The villagers were extremely warm and welcoming and the children joined in with a celebratory song they had prepared for our arrival.
The children were particularly excited to see us and it was wonderful to see them gathering round, smiling and chatting. They were fascinated by our cameras and amazed to see images of themselves for the first time.
Jemma’s iPhone proved a huge hit. The children were amazed by the technology and loved touching the screen.
Once again their homes were very modest yet there was a strong community spirit and a much livelier atmosphere than had been evident in the other places we visited.
It was in Ngamboula that we met Madame Adrienne Ndande who had come to talk to us about the vaccination session she had just attended. There turned out to be a great deal more to her story than we had realised and proof that you never really know what someone is going to disclose until they actually start talking to you.
Madame Adrienne, aged 25, was half way through her fifth pregnancy. She explained to us that she felt proud that she and her baby were both protected from tetanus and her eyes lit up when we asked her what she liked best about being a mother. She said she loved caring for her children, being called Mum and seeing her family grow.
Then Adrienne said that she had lost two of her children, one aged 18 months from malnutrition and the other aged 19 months from asthma. Her last bereavement had been two weeks previously.
The conversation quickly changed from a positive, upbeat discussion about the benefits of vaccinations, to a more sombre one as the reality of infant death in the developing world and the dreadful distress this causes was sitting there in front of us.
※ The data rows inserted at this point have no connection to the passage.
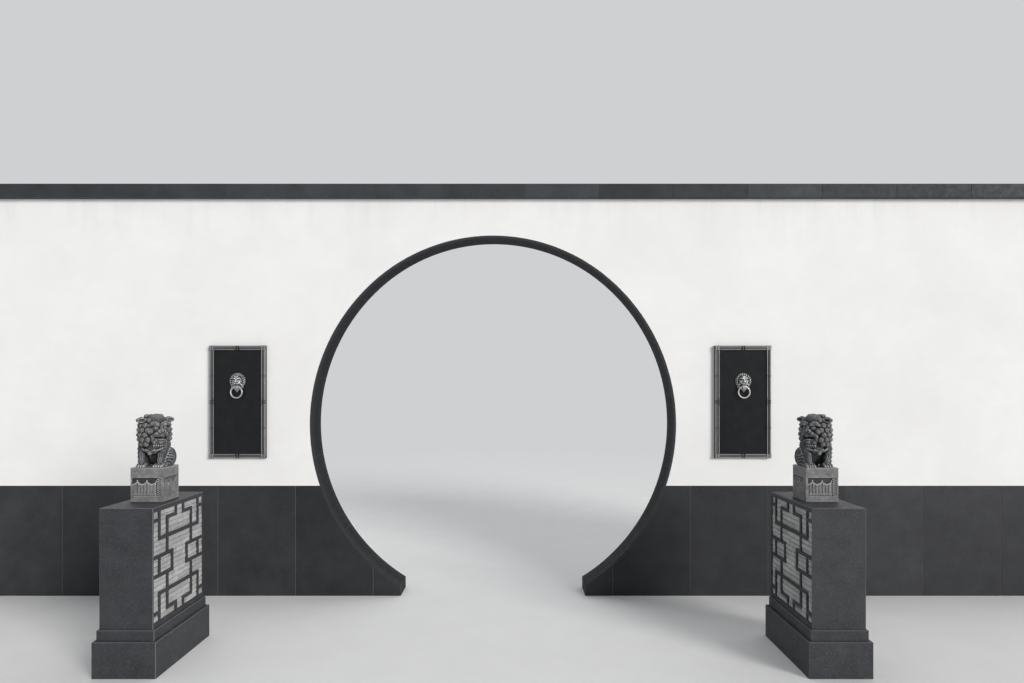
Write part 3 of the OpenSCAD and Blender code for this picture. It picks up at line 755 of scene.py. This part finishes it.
class Clay:
    """Distances in millimetres on a grid. Shapes are added or cut with a soft blend."""

    def __init__(self, low, high, step, reach):
        self.step = step
        self.reach = reach
        self.axes = [np.arange(a, b + step, step, dtype=np.float32) for a, b in zip(low, high)]
        self.origin = np.array([levels[0] for levels in self.axes], np.float32)
        self.field = np.full([len(levels) for levels in self.axes], 50.0, np.float32)
        self.turn = Matrix.Identity(4)

    def frame(self, place=(0, 0, 0), about_z=0.0):
        """From here on, shapes are given in a frame of their own."""
        self.turn = Matrix.Translation(place) @ Matrix.Rotation(radians(about_z), 4, "Z")

    def _near(self, points, reach):
        """The stretch of the grid within reach of some points, and its coordinates from the first."""
        spans = []
        for axis, levels in enumerate(self.axes):
            values = [point[axis] for point in points]
            first, last = np.searchsorted(levels, (min(values) - reach, max(values) + reach))
            spans.append(slice(int(first), int(last)))
        stretches = [levels[span] for levels, span in zip(self.axes, spans)]
        grid = np.meshgrid(*stretches, indexing="ij", sparse=True)
        return tuple(spans), [levels - start for levels, start in zip(grid, points[0])]

    def _blend(self, spans, distance, blend, cut):
        """Adds or cuts a shape, given by the distances from it."""
        old = self.field[spans]
        if cut:
            soft = np.maximum(blend - np.abs(old + distance), 0)
            self.field[spans] = np.maximum(old, -distance) + soft * soft / (4 * blend)
        else:
            soft = np.maximum(blend - np.abs(old - distance), 0)
            self.field[spans] = np.minimum(old, distance) - soft * soft / (4 * blend)

    def limb(self, start, r_start, end, r_end, blend=4.0, cut=False):
        """A rounded bar from one point and radius to another."""
        start, end = self.turn @ Vector(start), self.turn @ Vector(end)
        spans, (x, y, z) = self._near((start, end), max(r_start, r_end) + blend + 3 * self.step)
        run = end - start
        length = max(run.length_squared, 1e-6)
        share = np.clip((x * run.x + y * run.y + z * run.z) / length, 0, 1)
        out = np.sqrt((x - share * run.x) ** 2 + (y - share * run.y) ** 2 + (z - share * run.z) ** 2)
        self._blend(spans, out - (r_start + share * (r_end - r_start)), blend, cut)

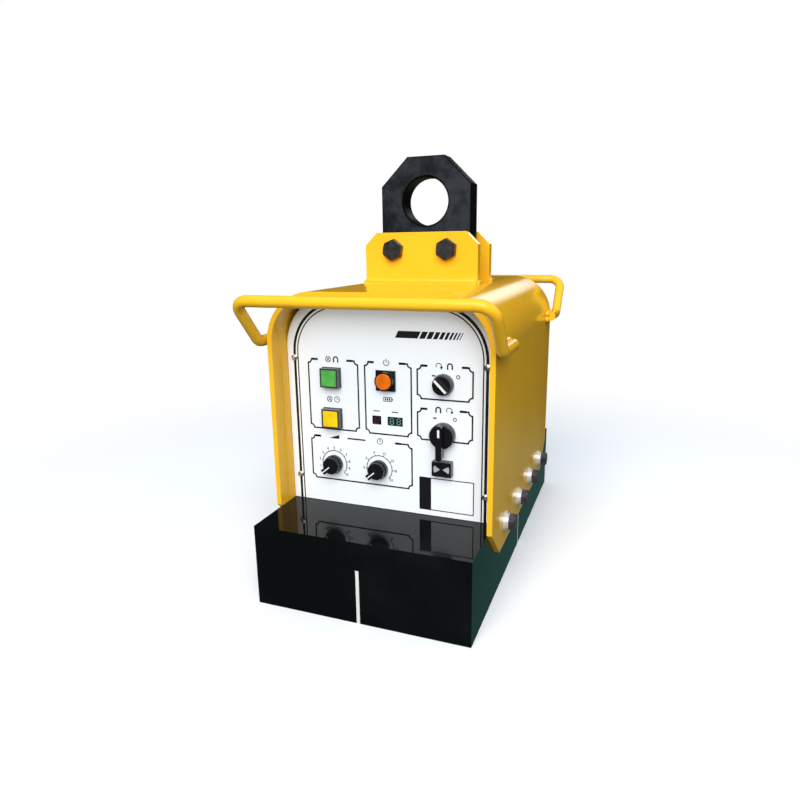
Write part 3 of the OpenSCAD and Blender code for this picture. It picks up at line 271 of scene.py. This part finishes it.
# The strips between the poles. Two bars of pale non-magnetic metal are pressed
# into the block's cross slots and machined flush with it.
strip = Finish("pole_strip", (0.86, 0.87, 0.84), 0.38, 0.15)
drawn = strip.place.noise(420.0, 2.0)
strip.set("Roughness", 0.3 + 0.25 * drawn)
stain = strip.place.noise(40.0, 4.0)
strip.set("Base Color", stain.blend((0.90, 0.91, 0.88, 1.0), (0.76, 0.77, 0.72, 1.0)))
strip.on("pole_separator")


# The windings. Each is copper wire wound in level layers, taped and soaked in
# red-brown varnish, and lies in a groove that a stainless plate closes.
winding = Finish("varnished_winding", (0.36, 0.12, 0.05), 0.35, 0.35, Coat_Weight=0.4)
turns = winding.place.add("TexWave", {"bands_direction": "Z", "wave_profile": "SIN"},
                          {"Vector": winding.place, "Scale": 110.0, "Distortion": 0.3})
tint = winding.place.noise(30.0, 3.0)
layers = turns * 0.6 + tint * 0.4
winding.set("Base Color", layers.blend((0.16, 0.05, 0.02, 1.0), (0.52, 0.20, 0.08, 1.0)))
winding.set("Roughness", 0.28 + 0.2 * tint)
winding.bump(turns, 0.4 * mm)
winding.on("coil_front_left", "coil_front_right", "coil_rear_left", "coil_rear_right")

groove_plate = Finish("ground_stainless", (0.58, 0.58, 0.56), 0.25, 1.0)
scratch = groove_plate.place.add("TexWave", {"bands_direction": "X"},
                                 {"Vector": groove_plate.place, "Scale": 260.0, "Distortion": 2.5})
groove_plate.set("Roughness", 0.2 + 0.18 * scratch)
groove_plate.bump(scratch, 0.02 * mm)
groove_plate.on("groove_plates")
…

Madame Adrienne’s situation, sadly, is not untypical. The infant mortality rate in Cameroon is 74 per 1000 live births*. One child out of seven in Cameroon will not celebrate its fifth birthday. Many of the women we spoke to during our time in Africa reported they had lost babies and young children too.
The Pampers and UNICEF campaign is helping women like these.


What an incredible experience, and how humbling to see how people live and survive - and here's me complaining about such small things! Make you realise how lucky you really are.
Posted by: Talli Roland | October 06, 2010 at 05:51 PM
we are so lucky we have care and support for our children. I couldn't imagine being over there and having my 5children and loosing two of them, heartbreaking x
Posted by: amy | October 06, 2010 at 06:19 PM
What a fantastic welcome, it must have been amazing and heart warming. The to listen to Madame Adrienne talking about her life and the loss of her little ones, it must have been devastating. We have no idea do we. What a brave lady.